Our supreme court has held that a circuit court’s failure to state Rule 403’s “magic
words” does not mean that the court did not consider Rule 403’s requirements or that the
court erred in its decision on admissibility. Tate
, 20 So. 3d at 639 (¶40). We need not
determine whether the circuit court’s statement that Corser’s Viagra use was “probative as
to the elements of the crimes charged” constituted a proper Rule 403 balancing test. Even
if the court erred and should have conducted a more thorough Rule 403 analysis on the
record, the error was harmless, as there is no evidence that Corser was prejudiced by
admission of the Viagra evidence or that its admission misled the jury or led to a confusion
of the issues. Moreover, the totality of the evidence weighs overwhelmingly in support of
Corser’s conviction. This issue is without merit.

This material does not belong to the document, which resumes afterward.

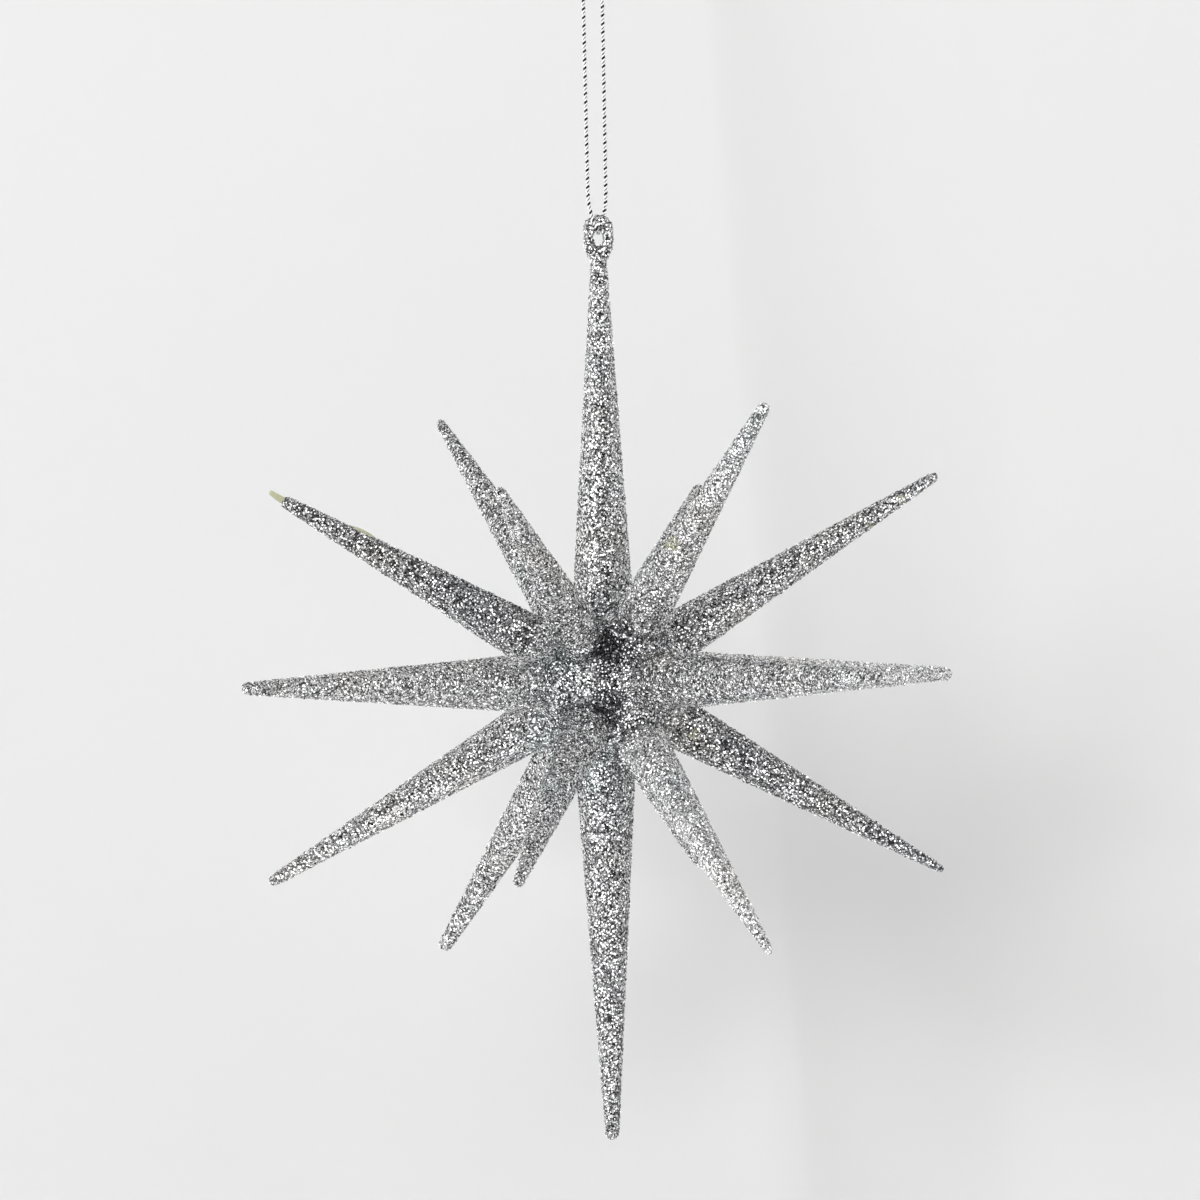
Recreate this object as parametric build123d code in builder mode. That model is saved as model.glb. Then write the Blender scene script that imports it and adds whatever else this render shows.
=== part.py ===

THE JUDGMENT OF THE HANCOCK COUNTY CIRCUIT COURT OF
CONVICTION OF COUNT I, SEXUAL BATTERY, AND SENTENCE OF THIRTY-
FIVE YEARS; AND COUNT II, SEXUAL BATTERY, AND SENTENCE OF
THIRTY-FIVE YEARS, WITH BOTH SENTENCES TO RUN CONCURRENTLY
AND TO BE SERVED IN THE CUSTODY OF THE MISSISSIPPI DEPARTMENT
OF CORRECTIONS WITHOUT THE POSSIBILITY OF PARDON, PAROLE, OR
SUSPENSION OF SENTENCE, IS AFFIRMED. ALL COSTS OF THIS APPEAL
ARE ASSESSED TO HANCOCK COUNTY.
LEE, C.J., GRIFFIS, P.J., ISHEE, ROBERTS, CARLTON, FAIR AND JAMES,
JJ., CONCUR. BARNES AND MAXWELL, JJ., CONCUR IN PART AND IN THE
RESULT WITHOUT SEPARATE WRITTEN OPINION.